Exercise aim:
Lift out all lines below that contain "axes".

Task data:
--------------------------------
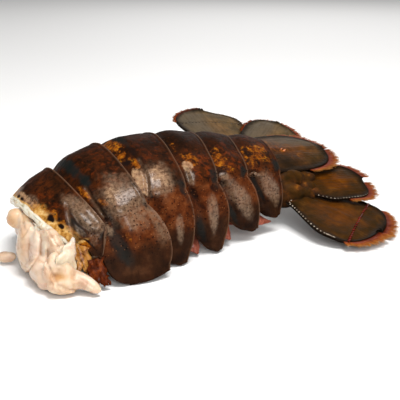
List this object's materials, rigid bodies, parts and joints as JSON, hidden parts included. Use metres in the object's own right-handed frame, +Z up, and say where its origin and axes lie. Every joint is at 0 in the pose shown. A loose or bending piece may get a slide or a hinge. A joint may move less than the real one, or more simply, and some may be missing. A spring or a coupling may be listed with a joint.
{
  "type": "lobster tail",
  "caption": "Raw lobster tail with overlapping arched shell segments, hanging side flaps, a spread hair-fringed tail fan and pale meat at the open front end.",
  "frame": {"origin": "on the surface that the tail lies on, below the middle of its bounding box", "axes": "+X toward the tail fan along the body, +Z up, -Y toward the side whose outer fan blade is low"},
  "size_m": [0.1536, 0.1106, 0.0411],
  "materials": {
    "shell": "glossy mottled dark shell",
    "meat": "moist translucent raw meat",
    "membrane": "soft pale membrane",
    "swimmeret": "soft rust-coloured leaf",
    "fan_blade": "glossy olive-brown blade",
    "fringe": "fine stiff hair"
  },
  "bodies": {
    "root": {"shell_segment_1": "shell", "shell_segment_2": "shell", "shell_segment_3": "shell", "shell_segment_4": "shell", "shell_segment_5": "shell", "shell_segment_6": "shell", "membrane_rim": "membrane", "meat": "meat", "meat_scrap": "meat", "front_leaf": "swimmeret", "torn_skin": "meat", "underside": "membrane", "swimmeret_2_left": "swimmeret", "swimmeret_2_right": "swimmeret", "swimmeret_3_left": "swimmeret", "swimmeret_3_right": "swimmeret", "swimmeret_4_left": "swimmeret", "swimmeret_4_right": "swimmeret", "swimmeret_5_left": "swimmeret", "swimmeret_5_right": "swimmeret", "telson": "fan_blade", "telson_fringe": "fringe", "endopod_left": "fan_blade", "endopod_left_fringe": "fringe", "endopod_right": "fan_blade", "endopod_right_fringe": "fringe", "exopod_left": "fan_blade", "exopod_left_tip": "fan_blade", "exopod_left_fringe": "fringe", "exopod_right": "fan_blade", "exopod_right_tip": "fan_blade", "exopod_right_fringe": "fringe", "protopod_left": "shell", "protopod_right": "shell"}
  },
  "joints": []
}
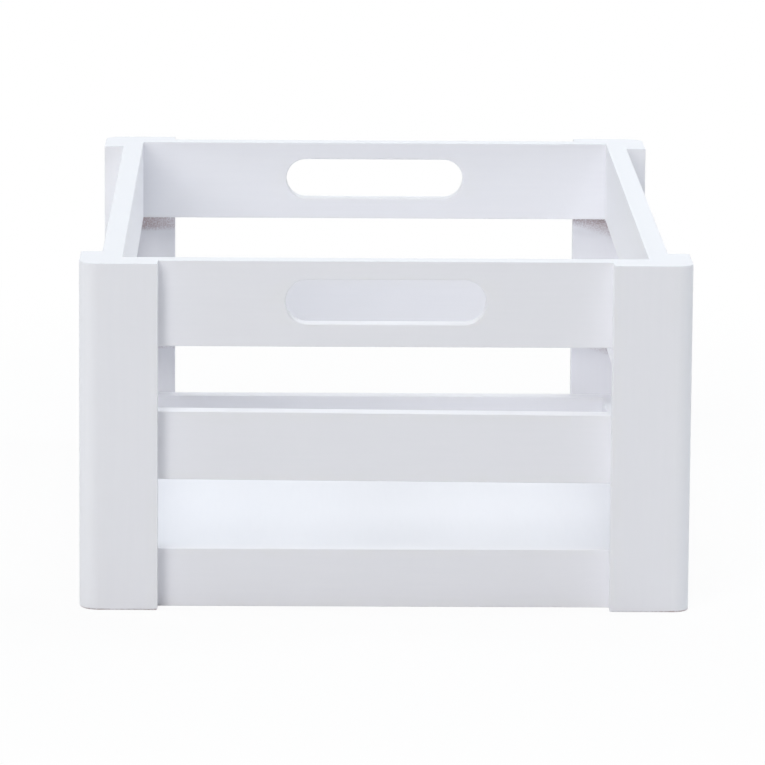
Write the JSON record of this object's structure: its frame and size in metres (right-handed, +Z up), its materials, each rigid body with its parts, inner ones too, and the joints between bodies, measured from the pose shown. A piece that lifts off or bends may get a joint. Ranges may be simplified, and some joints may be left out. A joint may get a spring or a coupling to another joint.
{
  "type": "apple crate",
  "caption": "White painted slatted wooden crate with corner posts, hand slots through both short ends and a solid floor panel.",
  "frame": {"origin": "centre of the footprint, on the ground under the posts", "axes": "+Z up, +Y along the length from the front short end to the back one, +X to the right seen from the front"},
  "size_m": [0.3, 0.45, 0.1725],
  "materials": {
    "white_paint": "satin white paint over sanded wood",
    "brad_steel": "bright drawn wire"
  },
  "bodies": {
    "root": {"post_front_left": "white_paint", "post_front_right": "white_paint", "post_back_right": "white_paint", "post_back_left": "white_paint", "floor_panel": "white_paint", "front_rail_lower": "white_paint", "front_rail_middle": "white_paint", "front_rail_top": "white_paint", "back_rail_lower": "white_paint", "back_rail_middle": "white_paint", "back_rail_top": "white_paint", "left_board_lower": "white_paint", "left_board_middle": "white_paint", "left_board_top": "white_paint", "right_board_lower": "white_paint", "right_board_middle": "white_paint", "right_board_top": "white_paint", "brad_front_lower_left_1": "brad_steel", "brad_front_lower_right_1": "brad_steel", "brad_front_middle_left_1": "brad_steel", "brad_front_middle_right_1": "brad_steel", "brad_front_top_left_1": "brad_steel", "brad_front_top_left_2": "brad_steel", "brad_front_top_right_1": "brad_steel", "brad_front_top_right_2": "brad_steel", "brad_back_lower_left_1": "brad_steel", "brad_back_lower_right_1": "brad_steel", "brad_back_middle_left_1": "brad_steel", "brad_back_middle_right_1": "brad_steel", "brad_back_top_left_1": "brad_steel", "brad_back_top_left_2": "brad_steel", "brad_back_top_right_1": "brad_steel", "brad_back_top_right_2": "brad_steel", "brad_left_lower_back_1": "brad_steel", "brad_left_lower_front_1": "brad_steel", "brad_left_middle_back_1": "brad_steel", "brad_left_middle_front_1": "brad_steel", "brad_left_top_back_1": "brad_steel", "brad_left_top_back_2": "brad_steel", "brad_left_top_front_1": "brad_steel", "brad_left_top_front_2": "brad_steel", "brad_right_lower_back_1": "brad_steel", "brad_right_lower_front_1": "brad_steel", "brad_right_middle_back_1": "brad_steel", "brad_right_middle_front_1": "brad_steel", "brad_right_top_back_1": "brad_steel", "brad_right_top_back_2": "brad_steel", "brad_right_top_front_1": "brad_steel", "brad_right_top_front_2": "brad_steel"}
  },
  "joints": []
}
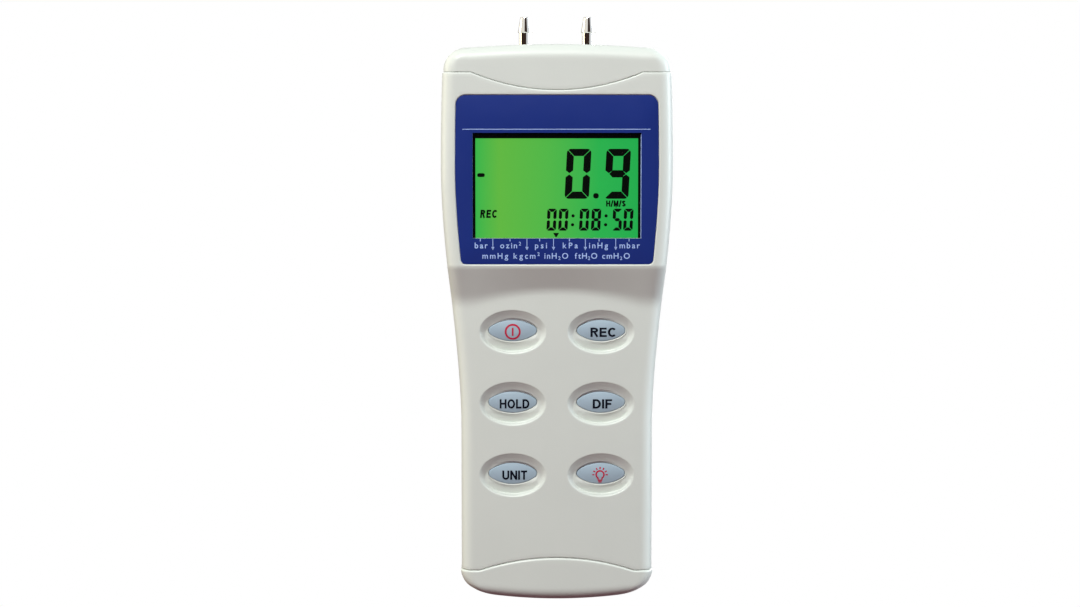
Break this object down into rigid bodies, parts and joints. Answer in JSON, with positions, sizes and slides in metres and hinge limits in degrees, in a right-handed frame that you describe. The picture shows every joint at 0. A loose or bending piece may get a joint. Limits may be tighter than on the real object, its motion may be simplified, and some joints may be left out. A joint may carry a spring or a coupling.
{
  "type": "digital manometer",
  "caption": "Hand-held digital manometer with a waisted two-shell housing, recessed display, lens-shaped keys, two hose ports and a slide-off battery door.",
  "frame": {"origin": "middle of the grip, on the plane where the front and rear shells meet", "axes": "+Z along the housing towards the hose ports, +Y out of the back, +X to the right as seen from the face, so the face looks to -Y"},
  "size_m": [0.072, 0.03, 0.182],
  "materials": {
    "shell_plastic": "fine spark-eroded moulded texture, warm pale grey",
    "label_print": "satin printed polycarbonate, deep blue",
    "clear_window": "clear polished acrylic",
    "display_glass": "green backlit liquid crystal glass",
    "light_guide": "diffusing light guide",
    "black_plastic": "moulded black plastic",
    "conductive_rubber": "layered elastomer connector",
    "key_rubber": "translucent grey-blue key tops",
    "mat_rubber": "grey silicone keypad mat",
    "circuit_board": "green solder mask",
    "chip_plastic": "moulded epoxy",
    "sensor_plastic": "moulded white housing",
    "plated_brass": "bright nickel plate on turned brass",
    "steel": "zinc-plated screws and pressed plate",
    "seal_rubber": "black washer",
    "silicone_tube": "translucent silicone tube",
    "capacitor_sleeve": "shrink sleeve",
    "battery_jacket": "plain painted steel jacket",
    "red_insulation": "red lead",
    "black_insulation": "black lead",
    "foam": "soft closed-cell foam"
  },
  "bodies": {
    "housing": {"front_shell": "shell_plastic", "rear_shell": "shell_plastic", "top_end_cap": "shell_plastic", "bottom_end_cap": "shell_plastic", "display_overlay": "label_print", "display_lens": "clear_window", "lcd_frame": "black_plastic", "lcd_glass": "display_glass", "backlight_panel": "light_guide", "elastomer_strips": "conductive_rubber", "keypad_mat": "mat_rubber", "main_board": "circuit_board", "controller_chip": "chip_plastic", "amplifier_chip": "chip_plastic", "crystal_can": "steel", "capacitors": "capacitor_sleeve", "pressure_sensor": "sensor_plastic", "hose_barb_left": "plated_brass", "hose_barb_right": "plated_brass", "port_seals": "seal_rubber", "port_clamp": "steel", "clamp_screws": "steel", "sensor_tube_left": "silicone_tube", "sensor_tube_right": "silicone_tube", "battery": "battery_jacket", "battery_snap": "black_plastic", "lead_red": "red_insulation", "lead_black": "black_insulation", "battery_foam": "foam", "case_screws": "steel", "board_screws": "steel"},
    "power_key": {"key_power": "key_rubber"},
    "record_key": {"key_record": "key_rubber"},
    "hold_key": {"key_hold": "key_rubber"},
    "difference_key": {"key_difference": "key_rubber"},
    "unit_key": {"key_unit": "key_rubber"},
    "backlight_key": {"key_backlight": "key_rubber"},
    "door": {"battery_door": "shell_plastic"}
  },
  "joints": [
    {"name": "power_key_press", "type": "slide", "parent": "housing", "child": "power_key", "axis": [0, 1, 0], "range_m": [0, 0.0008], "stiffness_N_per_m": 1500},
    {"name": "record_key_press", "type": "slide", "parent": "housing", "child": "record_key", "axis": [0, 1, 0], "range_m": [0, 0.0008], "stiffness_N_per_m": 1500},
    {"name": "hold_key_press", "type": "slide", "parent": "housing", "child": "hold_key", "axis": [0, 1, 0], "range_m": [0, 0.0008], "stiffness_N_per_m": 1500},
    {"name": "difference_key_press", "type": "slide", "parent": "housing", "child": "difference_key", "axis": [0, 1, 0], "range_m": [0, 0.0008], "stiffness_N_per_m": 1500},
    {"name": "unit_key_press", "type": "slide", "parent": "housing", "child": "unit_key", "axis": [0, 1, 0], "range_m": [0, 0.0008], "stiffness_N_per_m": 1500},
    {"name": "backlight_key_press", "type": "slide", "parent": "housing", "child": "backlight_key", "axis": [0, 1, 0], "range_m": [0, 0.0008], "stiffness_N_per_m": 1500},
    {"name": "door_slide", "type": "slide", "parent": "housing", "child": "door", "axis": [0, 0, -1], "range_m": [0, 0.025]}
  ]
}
--------------------------------
Written answer:
List this object's materials, rigid bodies, parts and joints as JSON, hidden parts included. Use metres in the object's own right-handed frame, +Z up, and say where its origin and axes lie. Every joint is at 0 in the pose shown. A loose or bending piece may get a slide or a hinge. A joint may move less than the real one, or more simply, and some may be missing. A spring or a coupling may be listed with a joint.
  "frame": {"origin": "on the surface that the tail lies on, below the middle of its bounding box", "axes": "+X toward the tail fan along the body, +Z up, -Y toward the side whose outer fan blade is low"},
  "frame": {"origin": "centre of the footprint, on the ground under the posts", "axes": "+Z up, +Y along the length from the front short end to the back one, +X to the right seen from the front"},
  "frame": {"origin": "middle of the grip, on the plane where the front and rear shells meet", "axes": "+Z along the housing towards the hose ports, +Y out of the back, +X to the right as seen from the face, so the face looks to -Y"},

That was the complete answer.